PORTLAND, Maine — Two years ago Jean Becker was talking with her editor, the man who had guided her 2021 book about her longtime boss, George H. W. Bush. That volume, "The Man I Knew," offered a warm and personal portrait of Bush from the nearly 25 years that Becker spent with him as his chief of staff after he left the White House.

The editor suggested the world needed another book about Bush. Becker was skeptical. “You do know he died at the end of the last book?” she told him.

They talked some more, and she turned the idea over in her mind, and eventually, she decided it was an excellent suggestion. She got to work, and her second book, "Character Matters and Other Life Lessons from George H. W. Bush," has just been published. It is a guide to leading a good life, a life built on friendship and fun, kindness and service to others.

"Let’s be honest," she writes. "Our beloved country is not in a good place. Our partisan divide gets worse almost every day. We get angry at even the hint of a slight."

Most readers will nod their heads in agreement.
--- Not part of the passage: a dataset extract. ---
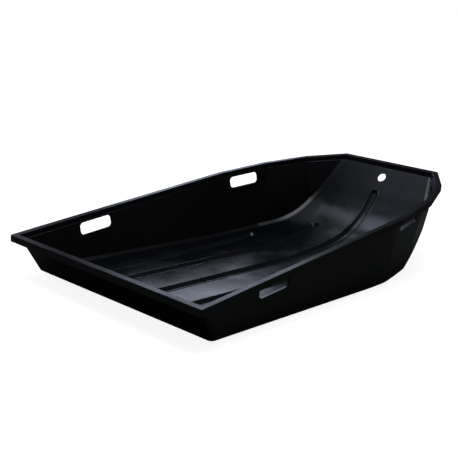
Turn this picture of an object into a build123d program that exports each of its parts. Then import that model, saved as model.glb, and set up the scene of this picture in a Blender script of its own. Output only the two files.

"It wasn’t always this way," Becker continues. "It doesn’t have to be this way now. I know someone who can help. Our forty-first President left us a blueprint on how to get back to a more civil society that respects the rule of law; that respects and even likes one another; that looks to the future with optimism and hope."

For George Bush, compromise was not a dirty word. In fact, a willingness to compromise—to put the good of the country before his own political fortunes—quite possibly cost him a second term.

In 1990, with the federal budget deficit growing to alarming levels, Bush went back on his no-new-taxes pledge and cut a deal with Democrats in Congress. He knew he would take a tremendous political hit, but he felt it was imperative to address the deficit.

A week or so before Congress approved the agreement, Becker says, "He literally wrote in his diary, 'I think I just made myself a one-term president.'"

She pauses thoughtfully and asks a question: "Who in Congress can write something like that today?"

Bush’s selflessness on that issue, according to Becker, led the John F. Kennedy Library Foundation to later present him with its Profiles in Courage award and prompted President Obama to award him the Presidential Medal of Freedom.

"I just wish we could get back to that place where Republicans and Democrats understand nobody’s right all the time and usually the answer’s in the middle," Becker says. "Put your country first. And that is one of the biggest lessons he left behind for us."